Tuesday, June 1, 2010

The project begins...

Okay, so this all started about six weeks ago when my dear friend P had the women's group over for our monthly inspiration.  This time the topic was Feng Shui, and J (who's just brilliant and adorable) was presenting.

Even though my previous exposure to Feng Shui, an afternoon workshop years ago, had left me thinking that it was all either superstition or the obvious ("Don't build your house on a stagnant swamp!"), I was still eager to hear J's presentation.  Glad I did!  The light went on for me:  this wasn't about Chinese coins somehow magically fixing my life -- it was about creating an environment that didn't make me feel hopeless and stuck.  It was about intention, and letting go of everything that didn't serve me NOW, not turning my house into a museum of my life.  Or worse, a mausoleum, with me as the corpse.

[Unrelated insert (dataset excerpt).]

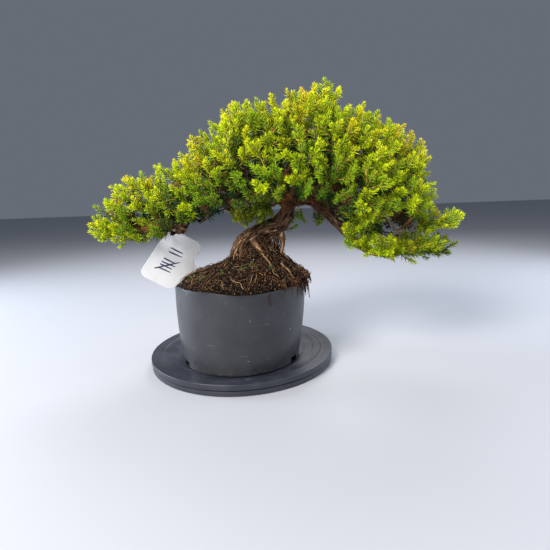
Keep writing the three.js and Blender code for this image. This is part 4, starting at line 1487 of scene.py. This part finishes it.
@dataclass
class Wood:
    """Trunk, limbs and twigs, one grown piece under strips of bark."""

    voxel: float = 0.9
    trunk: tuple = (
        (1, -23, 98), (0, -23.5, 110), (2, -24, 120), (6, -24.5, 131), (14, -25, 138), (24, -25, 142),
        (35, -25, 146), (45, -24.5, 149), (50, -24, 156), (54, -23, 164), CROTCH,
    )
    left: tuple = (
        CROTCH, (42, -22, 177), (15, -25, 180), (-12, -27, 178), (-36, -28, 171), (-58, -28, 162),
        (-78, -29, 154), (-93, -30, 150),
    )
    right: tuple = (
        CROTCH, (76, -25, 173), (92, -29, 160), (106, -33, 145), (118, -36, 130), (134, -38, 119),
        (150, -38, 115), (166, -37, 116),
    )
    spur: tuple = ((126, -23, 190), (140, -27, 172), (152, -34, 155), (161, -38, 138), (169, -40, 137))
    # The bare roots, from where they are clear of the trunk: one behind its bend, one down its front.
    roots: tuple = (
        ((47, -27, 137), (48, -28, 129), (45, -29, 119), (43, -29, 110)),
        ((25, -39, 123), (28, -42, 119), (35, -46, 111), (40, -48, 104)),
    )
    # How much stouter the trunk is than its solid.
    stout: float = 1.5
    limb_ends: tuple = (
        (2, -24, 236), (50, -60, 214), (84, -24, 242), (56, 20, 220), (136, -58, 206), (138, -16, 232),
        (170, -26, 202), (142, 18, 206),
    )
    flakes: int = 420
    flake_length: tuple[float, float] = (2.5, 8)
    flake_width: tuple[float, float] = (0.5, 1.3)
    flake_curl: tuple[float, float] = (0.05, 0.3)

    def straighten(self, rows: Array) -> Beside:
        """Finds each vertex's place beside the stem that it belongs to.

        Args:
            rows: the wood's vertices.

        Returns:
            Where they lie.
        """
        knots = [self.trunk, self.left, self.right, self.spur]
        knots += [(self.trunk[-1], end) for end in self.limb_ends]
        stems = len(knots)
        lines = [smooth_line(line, 3) for line in (*knots, *self.roots)]
        points = np.vstack(lines)
        along, across, side = (np.vstack(rows) for rows in zip(*(frames_along(line) for line in lines)))
        # Each stem's bark starts at a length of its own, so that no two look alike.
        far = np.concatenate([40 * i + far_along(line) for i, line in enumerate(lines)])
        owner = np.concatenate([np.full(len(line), i) for i, line in enumerate(lines)])
        bare = np.concatenate([
            (i >= stems) * smoothstep(0, 0.3, np.linspace(0.03, 1, len(line)))
            for i, line in enumerate(lines)
        ])
        tree = nearest_of(points)
        near = np.array([tree.find(row)[1] for row in rows])
        off = rows - points[near]
        x, y, z = ((off * way[near]).sum(1) for way in (across, side, along))
        dead = (owner[near] == knots.index(self.spur)).astype(float)
        return Beside(np.column_stack([x, y, far[near] + z]), np.hypot(x, y), dead, bare[near], along[near])

    def bark_flakes(self, rows: Array, outward: Array, stem: Beside) -> Object:
        """Lifts small strips of loose bark from the trunk and the thick limbs.

        Args:
            rows: the wood's vertices.
            outward: the outward direction at each.
            stem: where each lies beside its stem.

        Returns:
            The mesh object.
        """
        chance = np.random.default_rng(3)
        skin = Skin("young", "dead")
        clear_of_roots = (rows[:, 0] < 46) | (rows[:, 2] > 150)
        old = np.flatnonzero((stem.thick > 4) & (rows[:, 2] < 190) & clear_of_roots)
        for i in chance.choice(old, self.flakes, replace=False):
            way = unit(stem.along[i] * chance.choice([-1, 1]) + 0.25 * chance.normal(0, 1, 3))
            side = unit(np.cross(outward[i], way))
            long, wide = chance.uniform(*self.flake_length), chance.uniform(*self.flake_width)
            curl = chance.uniform(*self.flake_curl) * long
            strip = []
            for t in (0, 0.35, 0.7, 1):
                middle = rows[i] + way * long * t + outward[i] * (0.15 + curl * t**2)
                half = side * wide * (1 - 0.55 * t)
                deep = outward[i] * 0.35 * (1 - 0.6 * t)
                strip += [middle - half, middle + half]
                strip += [middle + half * 0.9 - deep, middle - half * 0.9 - deep]
            skin.add(np.array(strip), bar_faces(4), young=0.1, dead=0)
        piece = skin.piece("bark_flakes")
        turn_outward(piece)
        store(piece, "strips", self.straighten(places(piece)).place * MM, "FLOAT_VECTOR")
        return piece

    def build(self) -> None:
        """Makes and dresses the wood and its loose bark."""
        bark = JuniperBark("juniper_bark_strips", 0.9, 1.25).material()
        piece = fine_copy("wood", "juniper_wood", self.voxel)
        rows, outward = places(piece), normals(piece)
        stem = self.straighten(rows)
        # Ridges of bark are far longer than they are wide.
        ridges = np.abs(roughness(stem.place * np.array([1 / 3.2, 1 / 3.2, 1 / 18]), 3, 2.0))
        knobs = roughness(rows / 9, 2, 7.0)
        depth = 0.16 * np.clip(stem.thick, 1.2, 8)
        on_trunk = smoothstep(172, 160, rows[:, 2]) * smoothstep(66, 54, rows[:, 0])
        swollen = stem.dead * smoothstep(156, 140, rows[:, 2])
        swollen += self.stout * (1 - stem.bare) * on_trunk
        relief = depth * (0.55 - 1.1 * ridges) + 0.06 * stem.thick * knobs + swollen
        rows = rows + outward * relief[:, None]
        place_at(piece, rows)
        store(piece, "strips", stem.place * MM, "FLOAT_VECTOR")
        young = 0.8 * smoothstep(3.4, 1.6, np.minimum(stem.thick, 9) * (1 + 0.2 * knobs))
        store(piece, "young", young * np.where(stem.bare > 0, 0.2, 1))
        store(piece, "dead", stem.dead)
        dress(piece, Slot.BARK, "wood", finish=bark)
        dress(self.bark_flakes(rows, outward, stem), Slot.BARK, finish=bark)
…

D and I are at that classic empty nester stage.  We have our own business, and I don't know if you're heard this, but there's been a bit of a recession going on.  So with time on my hands (well, a little) and a new passion in my heart, along with all the terror, I launched this project:  to clear out the at-least-twenty-years worth of junk in my house, my mind, my heart, and my life, and see what happens.

So P said, "You should blog on this," and since she's always worth listening to, here goes.

I'll be catching you up on the project until now, along with links to sites and books that I've found really helpful, inspiring, and just plain funny.  Plus, if you're into it, let's go forward together!  Tell me about your own experiences with creating space from clutter, on all levels.  And I'll tell you about mine.